Sunk Cost Economics: When Past Investment Predicts Future Waste
The sunk cost fallacy is not a bug in human decision-making—it is a feature of how we construct narratives about commitment and identity.
We know the logic: money spent is gone. Future decisions should depend only on future costs and benefits. Yet organisations routinely pour resources into failing projects because they have already invested heavily. A pharmaceutical company continues a drug trial that shows no efficacy. A retailer expands a store format that underperforms. A technology firm maintains a platform that bleeds users. The past investment whispers louder than the future forecast.
Behavioural economists have documented this pattern exhaustively. Arkes and Blumer's classic study showed that people who paid more for a theatre ticket were more likely to attend a show they no longer wanted to see. The ticket price was sunk—irrelevant to whether the evening would be enjoyable. Yet it shaped behaviour anyway. The investment became a justification for continued commitment, even when that commitment made no rational sense.

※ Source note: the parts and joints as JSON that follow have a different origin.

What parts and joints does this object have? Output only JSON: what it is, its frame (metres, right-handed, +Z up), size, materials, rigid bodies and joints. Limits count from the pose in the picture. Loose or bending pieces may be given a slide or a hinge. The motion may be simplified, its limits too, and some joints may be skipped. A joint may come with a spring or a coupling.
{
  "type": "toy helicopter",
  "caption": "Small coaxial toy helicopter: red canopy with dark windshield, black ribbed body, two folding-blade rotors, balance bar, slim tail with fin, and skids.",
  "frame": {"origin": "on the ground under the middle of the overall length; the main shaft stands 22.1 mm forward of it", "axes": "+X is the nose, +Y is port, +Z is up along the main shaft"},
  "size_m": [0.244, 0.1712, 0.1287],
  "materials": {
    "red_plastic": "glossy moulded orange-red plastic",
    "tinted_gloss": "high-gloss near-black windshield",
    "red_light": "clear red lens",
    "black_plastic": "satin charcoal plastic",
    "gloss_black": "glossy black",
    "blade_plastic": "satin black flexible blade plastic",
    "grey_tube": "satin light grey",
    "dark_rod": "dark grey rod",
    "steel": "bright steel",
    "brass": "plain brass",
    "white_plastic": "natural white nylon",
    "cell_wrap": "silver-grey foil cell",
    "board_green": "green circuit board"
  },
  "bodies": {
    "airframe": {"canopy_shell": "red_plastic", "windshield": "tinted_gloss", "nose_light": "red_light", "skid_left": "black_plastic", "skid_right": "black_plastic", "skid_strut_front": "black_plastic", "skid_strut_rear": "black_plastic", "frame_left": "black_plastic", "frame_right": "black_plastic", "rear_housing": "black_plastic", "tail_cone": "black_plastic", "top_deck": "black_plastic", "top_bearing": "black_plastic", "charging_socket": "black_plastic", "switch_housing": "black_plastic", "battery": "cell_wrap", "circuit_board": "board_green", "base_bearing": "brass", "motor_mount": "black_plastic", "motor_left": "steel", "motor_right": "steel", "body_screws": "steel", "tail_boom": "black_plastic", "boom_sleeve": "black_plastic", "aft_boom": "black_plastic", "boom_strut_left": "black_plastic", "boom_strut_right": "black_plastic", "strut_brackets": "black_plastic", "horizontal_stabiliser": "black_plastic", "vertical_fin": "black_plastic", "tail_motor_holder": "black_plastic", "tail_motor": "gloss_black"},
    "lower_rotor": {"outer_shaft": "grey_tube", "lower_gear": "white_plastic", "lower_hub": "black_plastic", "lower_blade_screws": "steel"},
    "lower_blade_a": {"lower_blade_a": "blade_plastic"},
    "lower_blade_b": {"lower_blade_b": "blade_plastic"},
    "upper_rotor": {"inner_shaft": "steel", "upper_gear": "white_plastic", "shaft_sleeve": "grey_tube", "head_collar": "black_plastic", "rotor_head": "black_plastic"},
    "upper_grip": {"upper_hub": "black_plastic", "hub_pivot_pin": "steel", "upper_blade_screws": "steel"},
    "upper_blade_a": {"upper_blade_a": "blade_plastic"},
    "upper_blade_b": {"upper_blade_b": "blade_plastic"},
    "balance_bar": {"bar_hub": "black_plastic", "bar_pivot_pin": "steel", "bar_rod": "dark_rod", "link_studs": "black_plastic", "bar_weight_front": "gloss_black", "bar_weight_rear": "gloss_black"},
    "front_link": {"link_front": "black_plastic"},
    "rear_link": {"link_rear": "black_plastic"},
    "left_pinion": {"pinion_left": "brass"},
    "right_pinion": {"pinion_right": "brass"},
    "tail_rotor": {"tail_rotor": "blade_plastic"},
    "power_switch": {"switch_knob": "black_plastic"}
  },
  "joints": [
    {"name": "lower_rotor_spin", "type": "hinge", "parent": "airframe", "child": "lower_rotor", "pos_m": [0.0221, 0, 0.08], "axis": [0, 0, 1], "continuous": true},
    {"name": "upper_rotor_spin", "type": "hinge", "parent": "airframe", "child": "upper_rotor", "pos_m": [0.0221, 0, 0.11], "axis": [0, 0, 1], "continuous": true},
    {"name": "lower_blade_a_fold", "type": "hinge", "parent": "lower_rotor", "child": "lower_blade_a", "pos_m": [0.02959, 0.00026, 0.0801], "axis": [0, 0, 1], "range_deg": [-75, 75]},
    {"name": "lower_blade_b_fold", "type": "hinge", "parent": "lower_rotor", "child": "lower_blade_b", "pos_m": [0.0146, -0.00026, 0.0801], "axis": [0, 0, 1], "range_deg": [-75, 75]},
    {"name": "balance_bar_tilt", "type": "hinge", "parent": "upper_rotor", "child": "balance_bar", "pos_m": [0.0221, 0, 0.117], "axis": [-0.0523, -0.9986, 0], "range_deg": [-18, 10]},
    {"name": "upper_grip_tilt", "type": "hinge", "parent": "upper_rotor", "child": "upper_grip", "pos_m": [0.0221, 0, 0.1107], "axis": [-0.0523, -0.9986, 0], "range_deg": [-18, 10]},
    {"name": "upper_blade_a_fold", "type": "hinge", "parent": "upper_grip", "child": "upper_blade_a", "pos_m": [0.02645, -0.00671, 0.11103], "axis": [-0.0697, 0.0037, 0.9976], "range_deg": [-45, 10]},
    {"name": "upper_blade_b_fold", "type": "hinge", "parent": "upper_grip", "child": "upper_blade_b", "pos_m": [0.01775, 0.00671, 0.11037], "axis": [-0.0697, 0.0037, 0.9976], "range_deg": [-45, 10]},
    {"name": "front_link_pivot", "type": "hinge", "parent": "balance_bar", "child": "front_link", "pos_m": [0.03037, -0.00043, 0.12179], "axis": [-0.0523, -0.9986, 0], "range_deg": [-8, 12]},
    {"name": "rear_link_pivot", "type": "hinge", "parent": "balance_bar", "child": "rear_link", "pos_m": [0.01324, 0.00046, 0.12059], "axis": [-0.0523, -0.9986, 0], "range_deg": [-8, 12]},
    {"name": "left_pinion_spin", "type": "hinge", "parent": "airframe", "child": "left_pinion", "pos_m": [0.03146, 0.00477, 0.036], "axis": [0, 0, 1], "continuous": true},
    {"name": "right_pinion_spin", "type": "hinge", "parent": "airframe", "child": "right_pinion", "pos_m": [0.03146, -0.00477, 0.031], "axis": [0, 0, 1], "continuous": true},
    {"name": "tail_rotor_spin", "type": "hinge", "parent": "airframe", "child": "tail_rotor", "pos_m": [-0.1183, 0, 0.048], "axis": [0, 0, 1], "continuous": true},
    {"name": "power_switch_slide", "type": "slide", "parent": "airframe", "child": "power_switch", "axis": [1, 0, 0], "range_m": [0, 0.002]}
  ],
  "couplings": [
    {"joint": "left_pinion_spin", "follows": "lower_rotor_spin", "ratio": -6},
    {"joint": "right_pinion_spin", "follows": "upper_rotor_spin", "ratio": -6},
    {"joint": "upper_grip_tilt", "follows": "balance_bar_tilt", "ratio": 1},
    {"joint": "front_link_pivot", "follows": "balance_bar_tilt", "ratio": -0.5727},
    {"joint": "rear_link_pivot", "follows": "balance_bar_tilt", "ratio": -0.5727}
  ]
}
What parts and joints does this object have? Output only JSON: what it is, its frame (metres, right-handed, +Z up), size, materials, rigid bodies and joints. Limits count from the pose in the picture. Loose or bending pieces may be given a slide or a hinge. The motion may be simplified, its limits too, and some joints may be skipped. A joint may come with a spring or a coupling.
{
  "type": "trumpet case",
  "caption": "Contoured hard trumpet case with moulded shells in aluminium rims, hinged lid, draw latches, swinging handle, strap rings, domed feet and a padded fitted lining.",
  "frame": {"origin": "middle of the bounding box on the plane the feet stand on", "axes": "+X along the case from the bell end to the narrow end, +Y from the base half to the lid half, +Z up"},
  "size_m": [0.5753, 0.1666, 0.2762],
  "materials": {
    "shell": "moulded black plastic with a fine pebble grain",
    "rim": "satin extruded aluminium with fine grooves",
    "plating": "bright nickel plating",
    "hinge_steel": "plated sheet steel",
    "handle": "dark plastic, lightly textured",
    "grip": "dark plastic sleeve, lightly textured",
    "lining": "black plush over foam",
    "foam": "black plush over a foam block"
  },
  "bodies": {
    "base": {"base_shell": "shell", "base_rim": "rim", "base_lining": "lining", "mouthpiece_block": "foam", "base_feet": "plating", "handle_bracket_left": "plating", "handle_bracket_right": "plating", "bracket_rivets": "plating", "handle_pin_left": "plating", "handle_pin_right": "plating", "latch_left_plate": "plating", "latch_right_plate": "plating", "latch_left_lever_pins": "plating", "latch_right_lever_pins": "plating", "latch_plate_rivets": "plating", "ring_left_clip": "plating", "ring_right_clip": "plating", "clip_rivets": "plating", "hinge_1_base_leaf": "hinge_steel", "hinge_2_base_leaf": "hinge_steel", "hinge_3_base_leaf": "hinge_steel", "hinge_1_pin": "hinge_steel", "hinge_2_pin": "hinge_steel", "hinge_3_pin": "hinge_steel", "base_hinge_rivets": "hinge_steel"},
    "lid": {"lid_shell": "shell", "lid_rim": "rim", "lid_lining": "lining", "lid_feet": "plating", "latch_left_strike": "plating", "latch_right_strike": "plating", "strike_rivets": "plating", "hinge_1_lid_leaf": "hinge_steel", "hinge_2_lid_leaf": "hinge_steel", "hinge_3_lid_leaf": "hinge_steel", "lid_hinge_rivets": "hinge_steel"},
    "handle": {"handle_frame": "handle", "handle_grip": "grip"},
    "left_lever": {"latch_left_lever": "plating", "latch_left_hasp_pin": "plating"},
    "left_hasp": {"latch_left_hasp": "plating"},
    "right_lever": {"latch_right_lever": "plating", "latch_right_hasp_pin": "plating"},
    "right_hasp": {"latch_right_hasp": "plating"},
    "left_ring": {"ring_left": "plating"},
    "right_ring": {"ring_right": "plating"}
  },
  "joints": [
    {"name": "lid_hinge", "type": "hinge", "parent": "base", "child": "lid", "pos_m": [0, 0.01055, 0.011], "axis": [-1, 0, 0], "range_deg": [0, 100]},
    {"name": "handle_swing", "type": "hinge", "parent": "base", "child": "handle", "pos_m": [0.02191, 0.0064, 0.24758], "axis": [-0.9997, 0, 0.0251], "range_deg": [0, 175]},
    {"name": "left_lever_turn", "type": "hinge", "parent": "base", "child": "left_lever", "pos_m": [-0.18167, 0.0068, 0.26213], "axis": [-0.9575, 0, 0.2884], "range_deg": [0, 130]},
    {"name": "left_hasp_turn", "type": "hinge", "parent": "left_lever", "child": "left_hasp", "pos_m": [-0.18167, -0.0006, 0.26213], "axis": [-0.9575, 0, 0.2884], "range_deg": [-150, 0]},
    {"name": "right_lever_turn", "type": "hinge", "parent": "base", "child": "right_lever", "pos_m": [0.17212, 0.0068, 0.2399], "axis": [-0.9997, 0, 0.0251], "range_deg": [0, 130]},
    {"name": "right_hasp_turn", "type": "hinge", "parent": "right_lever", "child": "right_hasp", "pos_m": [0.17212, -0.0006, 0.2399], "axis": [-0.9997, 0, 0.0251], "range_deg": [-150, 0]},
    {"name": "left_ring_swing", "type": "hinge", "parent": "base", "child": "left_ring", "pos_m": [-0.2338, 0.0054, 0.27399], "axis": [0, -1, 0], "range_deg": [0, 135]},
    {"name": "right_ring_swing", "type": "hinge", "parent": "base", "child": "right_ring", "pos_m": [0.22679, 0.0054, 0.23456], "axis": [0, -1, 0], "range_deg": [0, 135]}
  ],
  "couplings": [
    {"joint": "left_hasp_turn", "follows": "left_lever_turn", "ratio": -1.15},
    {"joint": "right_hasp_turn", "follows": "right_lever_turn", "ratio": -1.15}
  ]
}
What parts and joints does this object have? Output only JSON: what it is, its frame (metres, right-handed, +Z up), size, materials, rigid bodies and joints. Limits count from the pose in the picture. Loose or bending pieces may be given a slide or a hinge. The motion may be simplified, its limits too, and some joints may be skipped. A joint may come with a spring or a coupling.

What gets less attention is why this happens so reliably, and what it reveals about how organisations actually function.
The sunk cost fallacy persists because it solves a real problem: how to signal resolve. When a leader commits substantial resources to a direction, that commitment becomes evidence of conviction. Abandoning the project early signals weakness, poor judgment, or fickleness. The cost already spent becomes a form of credibility. Walking away means admitting the investment was wasted—and admitting you made a poor decision. The sunk cost is not really about the money. It is about reputation and identity.
This is why the fallacy is so resistant to correction. You cannot simply tell a decision-maker that past costs are irrelevant. You are asking them to absorb a reputational loss that feels very real, even if the economics are sound. The rational choice—cut losses and redeploy resources—reads as failure.
Organisations amplify this dynamic through structure. Once a project has a budget line, a team, and a quarterly review cycle, it develops institutional inertia. The people managing it have careers invested in its success. Stakeholders have made public commitments. Cancellation requires not just acknowledging a bad decision, but creating visible losers—people whose projects are terminated, whose roles are eliminated. The sunk cost becomes embedded in the organisation's politics.
The consequence is predictable: capital gets trapped in low-return activities. A business unit that should be wound down instead limps forward, consuming resources that could generate better returns elsewhere. The cost of this misallocation compounds over time. A company that tolerates sunk cost reasoning in one domain will tolerate it in others. The practice becomes normalised.
There is a second, subtler cost. When organisations continue investing in failing projects to justify past spending, they signal something about how decisions are actually made. Employees learn that rational analysis matters less than narrative consistency. They learn that admitting error is costly. They learn to defend positions rather than update them. This shapes how information flows, how risks are assessed, and how new opportunities are evaluated.
The antidote is not willpower or better spreadsheets. It is structural. Some organisations build explicit review gates where projects are evaluated as if they were new decisions, with past investment explicitly excluded from the analysis. Others create psychological safety around project termination—treating it as learning rather than failure. A few separate the people who initiated a project from those who evaluate its continuation, removing the reputational stake.
But the deepest fix is cultural. It requires treating the ability to change course as a sign of strength, not weakness. It requires rewarding the leader who says "we were wrong, and here is what we are doing instead" rather than the one who doubles down. It requires making the cost of sunk cost reasoning visible—showing what else could have been built with those resources.
Until then, past investment will continue to predict future waste. Not because people are irrational, but because the incentives are perfectly rational. The sunk cost fallacy is not a cognitive error. It is a rational response to an environment where admitting error is expensive.